Original Medicare includes Part A medical insurance, which covers hospital costs, and Part B medical insurance, covers doctors' fees and outpatient services. If you want drug coverage, you can add a separate Part D prescription drug plan.

You can also add a Medicare supplement insurance policy, commonly known as Medigap, to help pay your out-of-pocket costs. Some people who have retiree health benefits through a former employer may not need to buy a Medigap policy or Part D plan, but they still need to enroll in Medicare Parts A and B.

Part A is free for most retirees who paid FICA payroll taxes throughout their careers. The basic Medicare Part B premium is $135.50 per month in 2019, but higher-income beneficiaries pay more. CMS has not yet announced premiums and surcharges for 2020.

A Medicare Advantage Plan is an all-in-one alternative to Original Medicare. About one-third of Medicare beneficiaries choose these bundled plans, which include Part A, Part B and usually Part D. Most Advantage plans also provide extra benefits — such as vision, hearing and dental coverage, and complementary gym memberships — that original Medicare does not cover.

In exchange for typically lower costs and expanded benefits, most Medicare Advantage plans require members to use their in-network health care providers, and the plans often require prior approval to see specialists. Medicare Advantage members pay the Part B premium and, in some cases, an additional monthly plan premium. But Advantage members do not need to buy a Medigap policy (in fact, it's illegal) and usually do not need to buy a Part D prescription drug plan, so monthly premium costs may be lower (though out-of-pocket costs can be higher).

Advisers should urge their clients to check their mail for notices from their current Medigap and prescription drug plan providers, or all-inclusive Medicare Advantage plans, regarding any changes to their coverage for next year.

"Carefully review any materials and changes in costs or coverage that will happen in 2020 and decide if your current Medicare coverage will meet your needs for the year ahead," the CMS blog said. "Our new and improved Medicare Plan Finder makes it easier than ever to compare coverage options and shop for plans."

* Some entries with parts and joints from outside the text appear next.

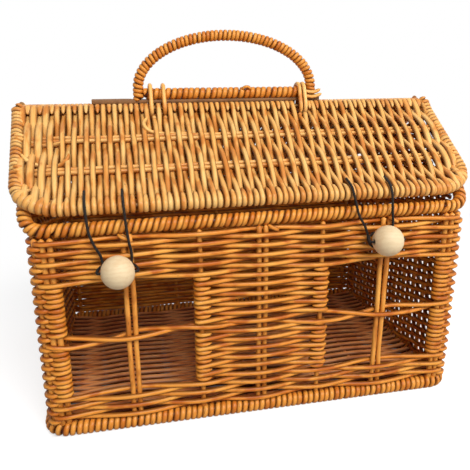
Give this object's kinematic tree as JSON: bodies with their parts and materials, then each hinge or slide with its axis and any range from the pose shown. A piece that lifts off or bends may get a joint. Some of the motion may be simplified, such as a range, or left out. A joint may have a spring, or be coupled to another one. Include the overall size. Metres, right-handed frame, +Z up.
{
  "type": "wicker basket",
  "caption": "House-shaped wicker basket: a woven box under a sloping roof lid hinged at its ridge, with front windows, a wrapped arch handle and bead-and-loop closures.",
  "frame": {"origin": "on the ground under the middle of the body", "axes": "+Z up, the front wall with the windows faces -Y, +X to the right seen from the front, along the ridge"},
  "size_m": [0.3906, 0.2529, 0.3216],
  "materials": {
    "cane_weave": "honey-coloured round cane, satin varnish",
    "cane_border": "honey-coloured cane wrapped tightly, satin varnish",
    "cane_stake": "honey-coloured round cane, satin varnish",
    "slat_wood": "dark brown split bamboo, satin",
    "bead_wood": "pale turned wood, satin",
    "cord": "black braided elastic cord, matt"
  },
  "bodies": {
    "basket": {"base_border": "cane_border", "floor_weave": "cane_weave", "front_wall_weave": "cane_weave", "back_wall_weave": "cane_weave", "left_wall_weave": "cane_weave", "right_wall_weave": "cane_weave", "front_left_post": "cane_stake", "front_right_post": "cane_stake", "front_centre_stake_left": "cane_stake", "front_centre_stake_right": "cane_stake", "left_window_bar_left": "cane_stake", "left_window_bar_right": "cane_stake", "right_window_bar_left": "cane_stake", "right_window_bar_right": "cane_stake", "back_left_post": "cane_stake", "back_left_stake": "cane_stake", "back_centre_stake": "cane_stake", "back_right_stake": "cane_stake", "back_right_post": "cane_stake", "left_wall_stake": "cane_stake", "right_wall_stake": "cane_stake", "left_window_weaver_front": "cane_weave", "left_window_weaver_back": "cane_weave", "right_window_weaver_front": "cane_weave", "right_window_weaver_back": "cane_weave", "front_rim": "cane_border", "back_rim": "cane_border", "left_gable_border": "cane_border", "right_gable_border": "cane_border", "rear_roof_weave": "cane_weave", "rear_roof_rod_1_upper": "cane_stake", "rear_roof_rod_1_lower": "cane_stake", "rear_roof_rod_2_upper": "cane_stake", "rear_roof_rod_2_lower": "cane_stake", "rear_roof_ridge_rod": "cane_border", "rear_roof_eave_border": "cane_border", "rear_roof_side_border_left": "cane_border", "rear_roof_side_border_right": "cane_border", "handle_arch": "cane_border", "handle_bar": "cane_border", "ridge_slat": "slat_wood", "left_lashing": "cane_weave", "right_lashing": "cane_weave"},
    "lid": {"lid_weave": "cane_weave", "lid_rod_1_upper": "cane_stake", "lid_rod_1_lower": "cane_stake", "lid_rod_2_upper": "cane_stake", "lid_rod_2_lower": "cane_stake", "lid_ridge_rod": "cane_border", "lid_eave_border": "cane_border", "lid_side_border_left": "cane_border", "lid_side_border_right": "cane_border", "left_closure_loop": "cord", "right_closure_loop": "cord"},
    "left_bead_on_tie": {"left_bead": "bead_wood", "left_bead_tie": "cord"},
    "right_bead_on_tie": {"right_bead": "bead_wood", "right_bead_tie": "cord"}
  },
  "joints": [
    {"name": "lid_hinge", "type": "hinge", "parent": "basket", "child": "lid", "pos_m": [0, -0.0056, 0.2543], "axis": [-1, 0, 0], "range_deg": [0, 85], "deforming": ["left_closure_loop", "right_closure_loop"]},
    {"name": "left_bead_swing", "type": "hinge", "parent": "basket", "child": "left_bead_on_tie", "pos_m": [-0.1146, -0.1134, 0.1497], "axis": [-1, 0, 0], "range_deg": [0, 25]},
    {"name": "right_bead_swing", "type": "hinge", "parent": "basket", "child": "right_bead_on_tie", "pos_m": [0.0987, -0.1134, 0.1586], "axis": [-1, 0, 0], "range_deg": [0, 25]}
  ]
}
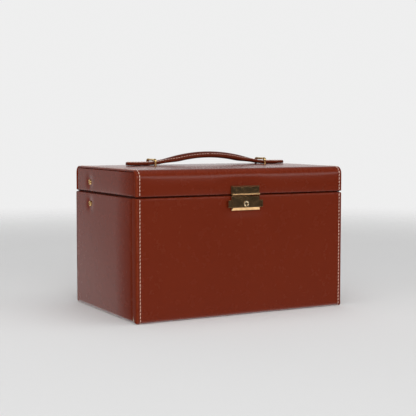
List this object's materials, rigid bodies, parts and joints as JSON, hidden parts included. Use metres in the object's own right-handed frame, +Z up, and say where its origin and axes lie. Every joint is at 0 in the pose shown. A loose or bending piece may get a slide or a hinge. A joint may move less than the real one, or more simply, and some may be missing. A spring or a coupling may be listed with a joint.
{
  "type": "leather jewellery case",
  "caption": "Leather-covered jewellery case with hinged padded lid, hasp lock, sliding strap handle, mirror and a tray that rises with the lid.",
  "frame": {"origin": "middle of the underside, on the surface that the case stands on", "axes": "+X to the right seen from the lock, +Y to the back with the hinge, +Z up"},
  "size_m": [0.2626, 0.1801, 0.1785],
  "materials": {
    "leather": "smooth semi-gloss red-brown leather",
    "side_leather": "smooth semi-gloss red-brown leather",
    "strap_leather": "smooth red-brown leather",
    "trim_leather": "smooth dark red-brown leather",
    "base_cloth": "short felt",
    "board": "plain board",
    "foam": "soft wadding",
    "lining": "velvet lining",
    "pillow_cloth": "velvet",
    "brass": "polished, slightly aged",
    "dark_brass": "polished, aged dark",
    "steel": "nickel-plated",
    "mirror": "silvered glass"
  },
  "bodies": {
    "case_body": {"base_cover": "base_cloth", "base_board": "board", "front_board": "board", "front_padding": "foam", "back_board": "board", "left_board": "board", "right_board": "board", "front_leather": "leather", "back_leather": "leather", "left_panel": "side_leather", "right_panel": "side_leather", "rim_binding": "trim_leather", "body_lining": "lining", "floor_pad": "lining", "rear_divider": "lining", "well_dividers": "lining", "pillow_shelf": "lining", "pillows": "pillow_cloth", "body_hinge_leaf": "brass", "hinge_pin": "brass", "lock_back_plate": "dark_brass", "lock_cover": "dark_brass", "key_escutcheon": "brass", "key_post": "dark_brass", "lock_spring": "steel", "lock_nails": "brass", "arm_rivets": "brass"},
    "lid": {"lid_top_board": "board", "lid_front_board": "board", "lid_back_board": "board", "lid_side_boards": "board", "lid_padding": "foam", "lid_leather": "leather", "lid_left_panel": "side_leather", "lid_right_panel": "side_leather", "lid_rim_binding": "trim_leather", "lid_lining": "lining", "mirror_backing": "lining", "mirror_glass": "mirror", "mirror_frame": "trim_leather", "lid_hinge_leaf": "brass", "hasp_plate": "dark_brass", "hasp_tongue": "dark_brass", "bracket_rivets": "brass", "left_loop": "brass", "right_loop": "brass", "loop_plates": "brass"},
    "tray": {"tray_floor": "lining", "tray_walls": "trim_leather", "tray_dividers": "lining", "ring_rolls": "pillow_cloth", "left_bracket": "steel", "right_bracket": "steel", "arm_pins": "brass"},
    "left_arm": {"left_arm": "steel"},
    "right_arm": {"right_arm": "steel"},
    "slide_bar": {"slide_bar": "dark_brass"},
    "grip": {"grip": "strap_leather"},
    "left_strap_end": {"left_strap_end": "strap_leather"},
    "right_strap_end": {"right_strap_end": "strap_leather"}
  },
  "joints": [
    {"name": "lid_hinge", "type": "hinge", "parent": "case_body", "child": "lid", "pos_m": [0, 0.08825, 0.1325], "axis": [-1, 0, 0], "range_deg": [0, 92]},
    {"name": "tray_pivot", "type": "hinge", "parent": "lid", "child": "tray", "pos_m": [0, 0.0425, 0.144], "axis": [1, 0, 0], "range_deg": [0, 92]},
    {"name": "left_arm_pivot", "type": "hinge", "parent": "case_body", "child": "left_arm", "pos_m": [-0.118, 0.0425, 0.1194], "axis": [-1, 0, 0], "range_deg": [0, 92]},
    {"name": "right_arm_pivot", "type": "hinge", "parent": "case_body", "child": "right_arm", "pos_m": [0.118, 0.0425, 0.1194], "axis": [-1, 0, 0], "range_deg": [0, 92]},
    {"name": "lock_slide", "type": "slide", "parent": "case_body", "child": "slide_bar", "axis": [1, 0, 0], "range_m": [0, 0.0022], "stiffness_N_per_m": 500, "springref_m": -0.001, "deforming": ["lock_spring"]},
    {"name": "handle_rise", "type": "slide", "parent": "lid", "child": "grip", "axis": [0, 0, 1], "range_m": [0, 0.022]},
    {"name": "left_strap_slide", "type": "slide", "parent": "grip", "child": "left_strap_end", "axis": [0.3786, 0, -0.9255], "range_m": [0, 0.0238]},
    {"name": "right_strap_slide", "type": "slide", "parent": "grip", "child": "right_strap_end", "axis": [-0.3786, 0, -0.9255], "range_m": [0, 0.0238]}
  ],
  "couplings": [
    {"joint": "tray_pivot", "follows": "lid_hinge", "ratio": 1},
    {"joint": "left_arm_pivot", "follows": "lid_hinge", "ratio": 1},
    {"joint": "right_arm_pivot", "follows": "lid_hinge", "ratio": 1},
    {"joint": "left_strap_slide", "follows": "handle_rise", "ratio": 1.0804},
    {"joint": "right_strap_slide", "follows": "handle_rise", "ratio": 1.0804}
  ]
}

The Medicare Plan Finder tool was redesigned for the first time in 10 years in preparation for the 2020 open enrollment season.

Big changes for 2020

Several changes in Medicare health and drug plans are scheduled to take effect next year.

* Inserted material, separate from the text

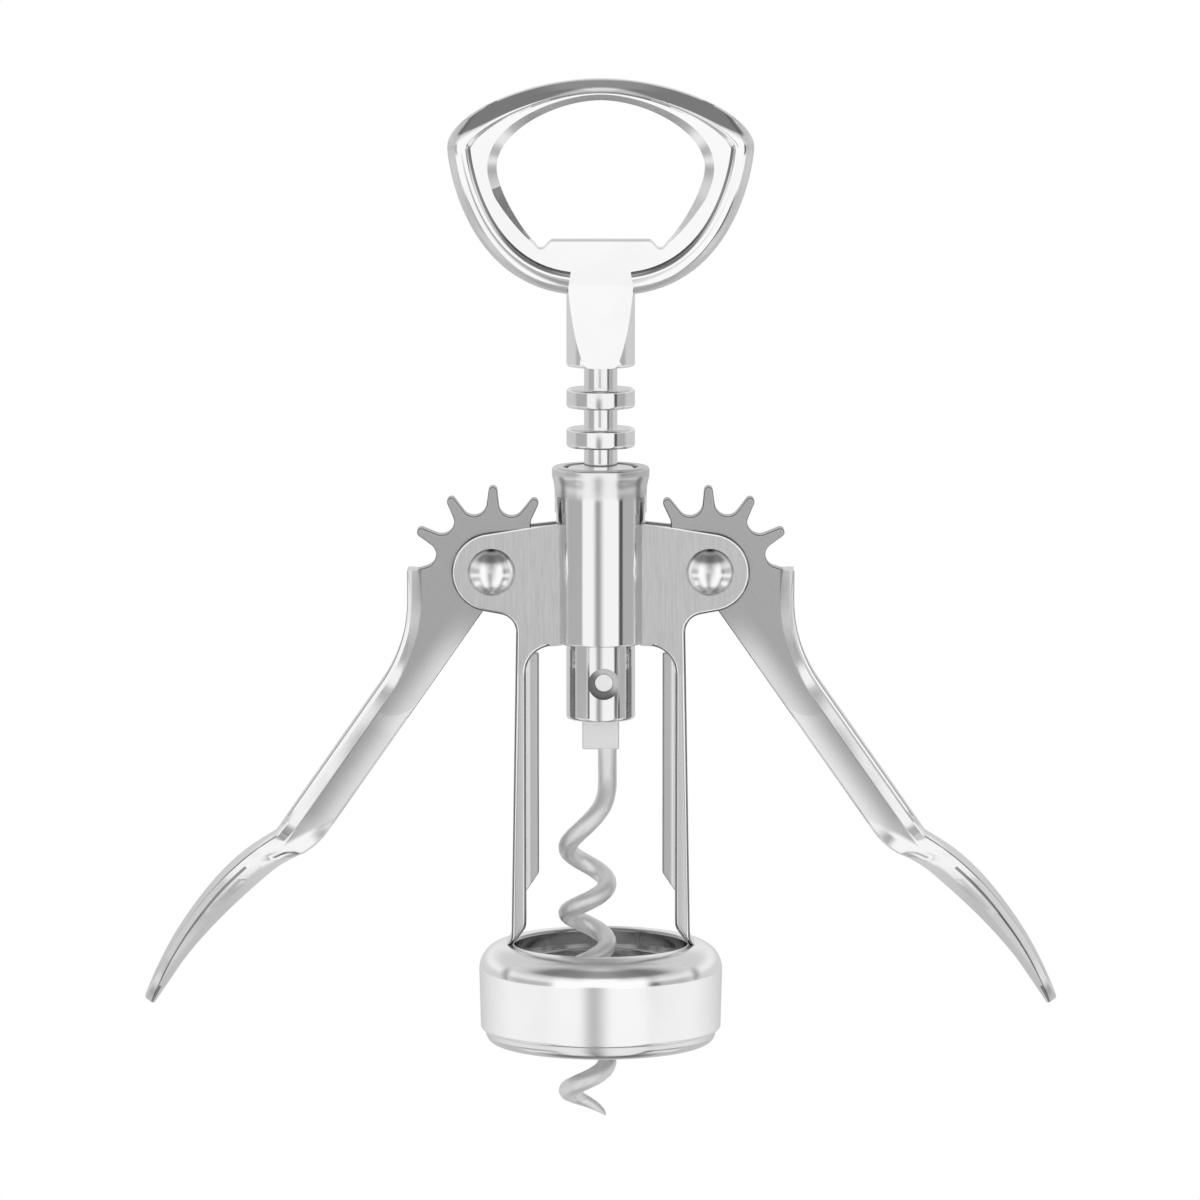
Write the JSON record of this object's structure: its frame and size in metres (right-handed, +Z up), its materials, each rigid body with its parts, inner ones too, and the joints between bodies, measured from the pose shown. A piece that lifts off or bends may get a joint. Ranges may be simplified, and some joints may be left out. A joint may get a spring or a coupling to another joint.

The Part D coverage gap, known as the doughnut hole, is closing in 2020, but people with high drug costs face an added challenge next year. The total out-of-pocket spending required to reach catastrophic coverage, where beneficiaries typically pay 5% of the cost of a drug, will jump by $1,250 in 2020, to $6,350.

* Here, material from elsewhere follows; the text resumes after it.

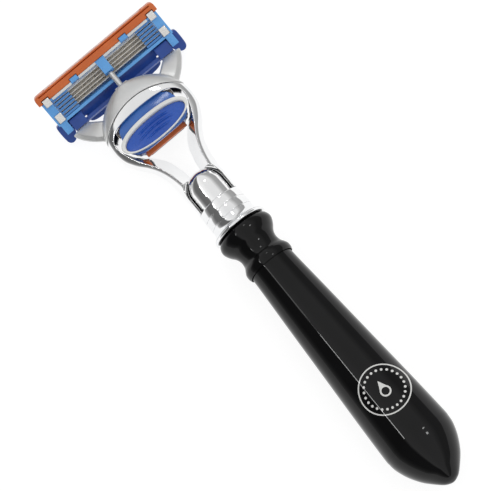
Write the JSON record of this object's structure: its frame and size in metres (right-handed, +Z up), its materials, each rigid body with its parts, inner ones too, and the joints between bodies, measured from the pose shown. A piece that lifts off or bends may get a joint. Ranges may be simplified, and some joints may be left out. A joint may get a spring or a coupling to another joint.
{
  "type": "cartridge razor",
  "caption": "Wet-shaving razor: turned black grip, chrome fork, sprung release button and a pivoting multi-blade cartridge with a rear trimmer.",
  "frame": {"origin": "bottom centre of the box: on the surface that the razor lies on, under the middle of its length", "axes": "+X across the cartridge, +Y along the grip from its tip to the head, +Z up, away from the blades"},
  "size_m": [0.0422, 0.153, 0.0201],
  "materials": {
    "chrome": "mirror-polished plating",
    "steel": "fine satin",
    "black_resin": "turned and polished",
    "grey_plastic": "satin, metallic fleck",
    "dark_plastic": "satin",
    "blue_plastic": "semi-gloss",
    "blue_rubber": "soft satin",
    "pale_blue": "semi-gloss",
    "ivory": "satin",
    "orange": "satin",
    "lube_strip": "waxy"
  },
  "bodies": {
    "handle": {"grip": "black_resin", "collar": "chrome", "post": "chrome", "threaded_stud": "steel", "fork_pin_left": "steel", "fork_pin_right": "steel", "fork": "chrome", "yoke": "grey_plastic", "bottom_cover": "dark_plastic", "button_spring": "steel", "plunger_spring": "steel"},
    "button": {"button_skirt": "blue_plastic", "button_rim": "ivory", "button_pad": "blue_rubber", "ejector": "orange"},
    "plunger": {"plunger": "grey_plastic"},
    "connector": {"connector": "blue_rubber"},
    "cartridge": {"housing": "pale_blue", "blade_comb_left": "blue_plastic", "blade_comb_right": "blue_plastic", "guard": "blue_rubber", "clip_left": "steel", "clip_right": "steel", "trimmer_carrier": "orange", "trimmer_blade": "steel", "lubricating_strip": "lube_strip", "blade_1": "steel", "blade_2": "steel", "blade_3": "steel", "blade_4": "steel", "blade_5": "steel", "blade_support_1": "steel", "blade_support_2": "steel", "blade_support_3": "steel", "blade_support_4": "steel", "blade_support_5": "steel"}
  },
  "joints": [
    {"name": "button_slide", "type": "slide", "parent": "handle", "child": "button", "axis": [0, 1, 0], "range_m": [0, 0.003], "stiffness_N_per_m": 350, "springref_m": -0.002, "deforming": ["button_spring"]},
    {"name": "cartridge_release", "type": "slide", "parent": "handle", "child": "connector", "axis": [0, 1, 0], "range_m": [0, 0.003]},
    {"name": "cartridge_pivot", "type": "hinge", "parent": "connector", "child": "cartridge", "pos_m": [0, 0.06517, 0.00602], "axis": [1, 0, 0], "range_deg": [0, 40], "stiffness_Nm_per_rad": 0.02, "springref_deg": -20.05},
    {"name": "plunger_slide", "type": "slide", "parent": "handle", "child": "plunger", "axis": [0, -1, 0], "range_m": [0, 0.0028], "deforming": ["plunger_spring"]}
  ],
  "couplings": [
    {"joint": "cartridge_release", "follows": "button_slide", "ratio": 1},
    {"joint": "plunger_slide", "follows": "cartridge_pivot", "m_per_rad": 0.0038}
  ]
}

People who turn 65 after Jan. 1 will no longer be able to buy Medigap policies that cover the Part B annual deductible, which is $185 in 2019. So instead of buying one of the most popular Medigap policies, Plan F, new enrollees in Medicare in 2020 and beyond may want to purchase Plan G, which covers all the same things as Plan F, except for the Part B deductible. People who are 65 or older this year can continue to buy Medigap Plan F, but a shrinking insurance pool could lead to higher premiums in the future.

Medicare Advantage plans will be able to offer more benefits next year to chronically ill enrollees, which could include meal delivery, transportation for grocery shopping and other errands and support for family caregivers.

Bottom line: There will be more Medicare choices next year and more tradeoffs. Clients should focus on what matters to them , whether it is access to their preferred doctors, lower monthly premiums or the best plan to help with their specific drug needs.